É verdade que esses sentimentos sociais não se encontram apenas no Brasil, mas
em todas as sociedades modernas, mas tudo indica que as tensões que
caracterizam a sociedade brasileira tornam ainda mais evidente essa exigência
de reconhecimento social. É possível até que a análise dos problemas de acesso
à cidadania no Brasil exija uma distinção entre as demandas de igualdade e as
de respeito. Como bem mostrou Harry Frankfurt (1997), trata-se de duas ordens
diferentes, e o enfoque excessivo sobre as desigualdades econômicas impede
muitas vezes que se veja o que essas demandas de respeito significam, sendo
elas essenciais para a construção da identidade pessoal e para o
estabelecimento de uma relação positiva do indivíduo consigo mesmo. As
reivindicações de respeito que encontrei em minhas pesquisas em Recife e no Rio
de Janeiro mostram, aliás, que a gestão prática dos problemas provocados pela
desigualdade social nas sociedades contemporâneas não passa necessariamente
pela realização da igualdade econômica. E, como sugere Richard Sennett (2003)

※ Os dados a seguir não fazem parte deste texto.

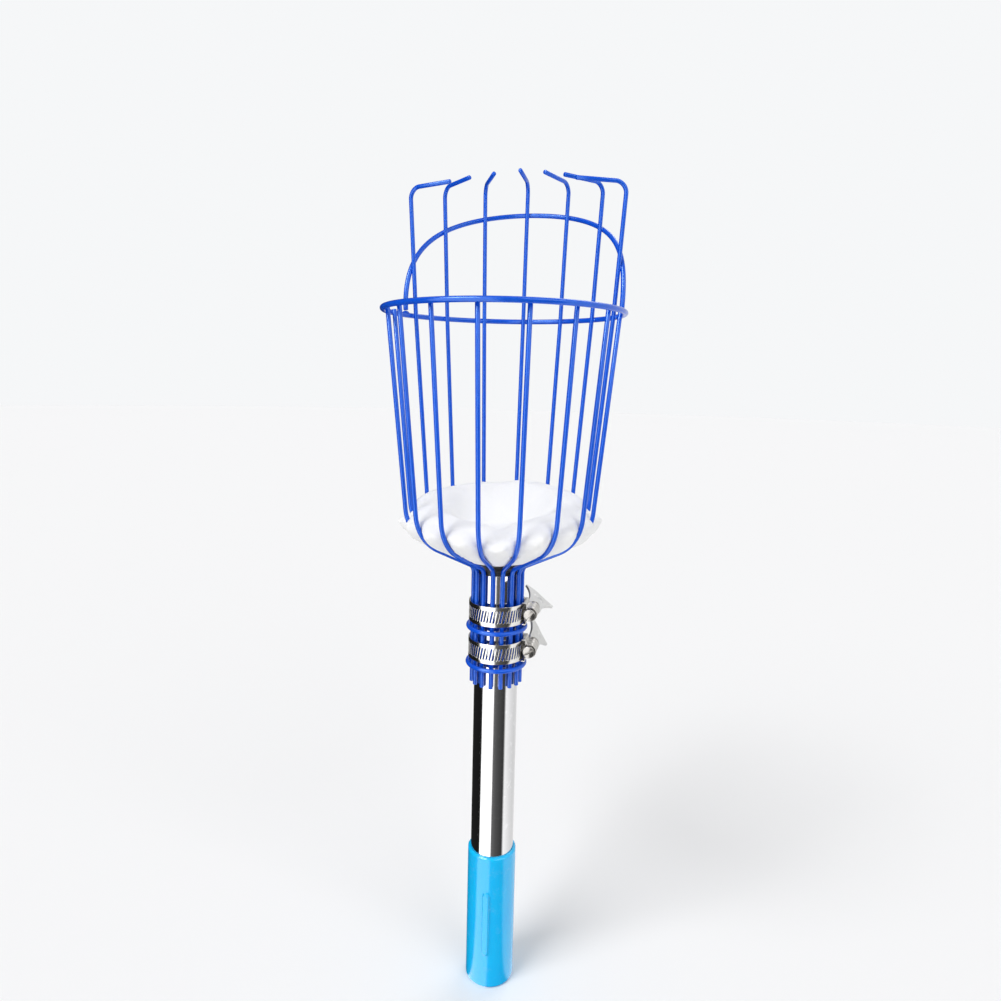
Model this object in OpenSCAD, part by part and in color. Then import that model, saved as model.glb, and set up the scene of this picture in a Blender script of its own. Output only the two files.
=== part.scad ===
// Fruit picker basket: a welded wire picking head, clamped to the top section of a sectional pole.
// Origin: the pole axis at the mouth of the coupling's lower socket. +Z runs up the pole to the
// basket, -Y is the front (the low side of the rim) and +Y is the side with the picking tines.

/* [Basket] */
// Outer diameter of the rim ring
rim_od = 150; // [110:1:200]
// Depth from the rim ring to the point where the cage wires' straight stretches would meet
bowl_depth = 137; // [110:1:170]
// Radius of that same corner, measured from the pole axis
bowl_r = 57.5; // [48:0.5:62]
// Slope of the bowl floor towards the neck, in degrees below level
floor_slope = 26.7; // [15:0.1:35]
// Radius of the bend between the cage wall and the bowl floor
bowl_bend_r = 28; // [12:1:34]
// Radius of the bend from the bowl floor down into the neck
neck_bend_r = 7; // [4:0.5:12]
// Number of cage wires, evenly spaced; every other size here suits 16
wire_count = 16; // [16]

/* [Wire] */
// Diameter of the cage wires and tines
wire_d = 2.8; // [2:0.1:3.6]
// Diameter of the rim ring's wire
rim_wire_d = 3.4; // [2.6:0.1:4.5]
// Diameter of the back arch's wire
arch_wire_d = 3.2; // [2.4:0.1:4]
// Diameter of the two neck collars' wire
collar_wire_d = 2.8; // [2:0.1:3.6]
// How far two welded wires sink into each other
weld_sink = 0.15; // [0.05:0.05:0.4]

/* [Tines] */
// Number of tines, centred on the back; they take the place of the rearmost cage wires
tine_count = 7; // [3:2:9]
// Height of the middle tine above the rim ring
tine_h = 95.5; // [60:0.5:130]
// How much lower the outermost tines stand
tine_drop = 13; // [0:0.5:30]
// Outward lean of the tines above the rim, in degrees
tine_lean = 3.9; // [0:0.1:8]
// Length of the hook at the top of each tine
hook_l = 33; // [20:1:40]
// Radius of the bend at the top of each tine
hook_bend_r = 7; // [4:0.5:10]
// Radius of the slight bend where a tine leans out from the rim
rim_bend_r = 60; // [20:1:100]
// Height of the back arch above the rim ring
arch_h = 74; // [45:1:76]
// Angle from the back to each foot of the arch
arch_half_angle = 73; // [60:1:85]

/* [Neck and clamps] */
// Length of the neck wires below the bowl floor's corner
neck_l = 76; // [74:1:110]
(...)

em seu último livro, o objetivo do respeito mútuo é provavelmente um dos
principais desafios das sociedades desiguais e diferenciadas com que nos
deparamos hoje.
Portanto, além das suas diferenças, as atuais sociedades do Norte e do Sul
devem enfrentar igualmente o enfraquecimento da capacidade de ação do Estado
nacional e a queda da identificação com objetivos comuns. A questão da
cidadania nas sociedades contemporâneas é, por esse motivo, indissociável
daquelas ligadas à coesão social e à complexidade das identificações sociais,
sobretudo étnicas. Os problemas que hoje os países do Norte enfrentam são, de
longa data, os do Brasil e de outras sociedades do Sul. É por isso também que
os dois principais campos para a compreensão da cidadania nas sociedades
modernas são, a meu ver, por um lado, o estudo das condições de uma cidadania
efetiva nos grupos sociais muito diversificados e, por outro, a reflexão sobre
sentimentos sociais tais como respeito, humilhação e desprezo, que ocupam
manifestamente lugar crescente na vida social e política.